The ISP Verizon had assigned the receivables it had over an Internet user to a factoring company. To avoid paying the amounts due, the user claimed that the factoring agreement was invalid as it breached the obligation of secrecy of telecommunications, preventing the ISP from disclosing personal data about its subscribers.

Had this argument prevailed, it would have caused a real commotion in the e-economy. However, the German competent court pointed that under German telecom law, the ISP can “contract with a third party with respect to the collection of the charges for service.” It is then “entitled to pass on the data in so far as that data transfer is necessary for the collection of charges and for drawing up a detailed bill.”

The court made an extensive interpretation of this text considering that it applies not only to service contracts but also to “contracts for assignment, in particular contracts for the purchase of debts, and which provide that the rights assigned belong definitely to the assignee both in legal and economic terms.”

Still, the German court found the need to refer a question to the CJEU for a preliminary ruling on the interpretation of Articles 6(2) and (5) of the 2002 e-Privacy Directive, which allow the processing of necessary traffic data for billing purposes provided processing is “restricted to persons acting under the authority of provider of the public communications networks and publicly available electronic communication services handling billing” and “must be restricted to what is necessary for the purposes of such activities.”

The CJEU first ruled that the e-Privacy Directive allows to transfer traffic data not only for mere “billing” purposes, as stated in Article 6(5), but also for debt collection purposes as can be implied from Article 6(2).

Moreover, the CJEU gives an interpretation of what must be understood by “under the authority” of the ISP. Although the factoring company is an independent contracting party, because it receives personal data under an exception to the secrecy of communications, it will lose some of its independence with regard to the processing of personal data and will have to act under the sole instruction and control of the e-communications supplier. These two features correspond to the controller-processor relationship of Directive 95/CE/EC.
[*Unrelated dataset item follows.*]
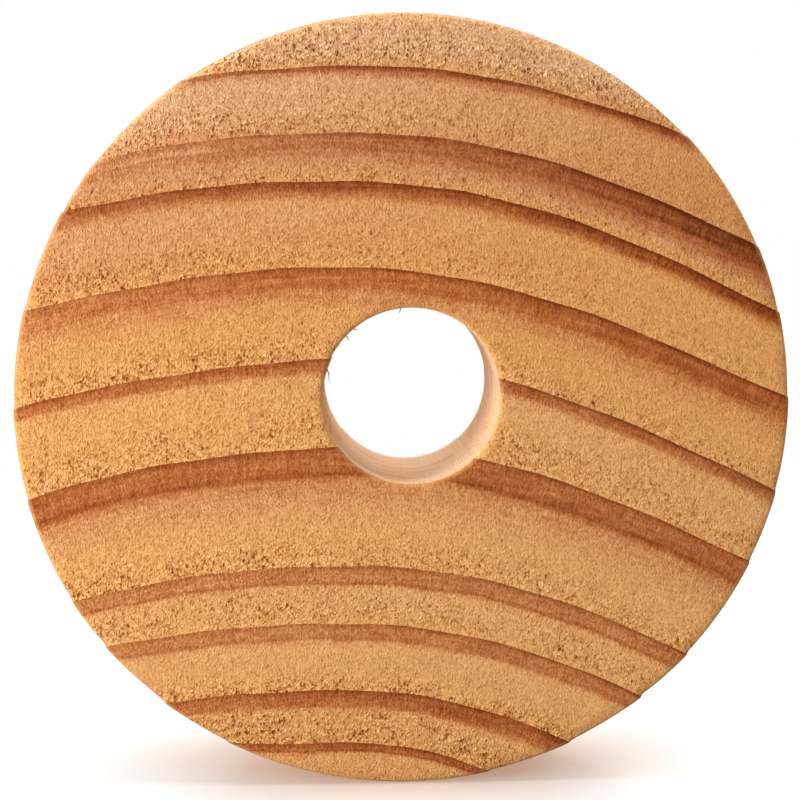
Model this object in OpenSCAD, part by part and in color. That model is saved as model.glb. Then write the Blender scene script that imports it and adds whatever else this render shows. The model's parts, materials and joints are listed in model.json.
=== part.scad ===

As a consequence, assignment of debts can occur between ISPs and factoring companies provided that only necessary data is transferred and that they enter into a contract including purpose limitation clauses, confidentiality and security commitments, return or erasure obligations when data is no longer needed for debt collection and ways for the ISP to verify compliance “on the part of the assignee, which may, on simple request, be obliged to erase or to return the traffic data.”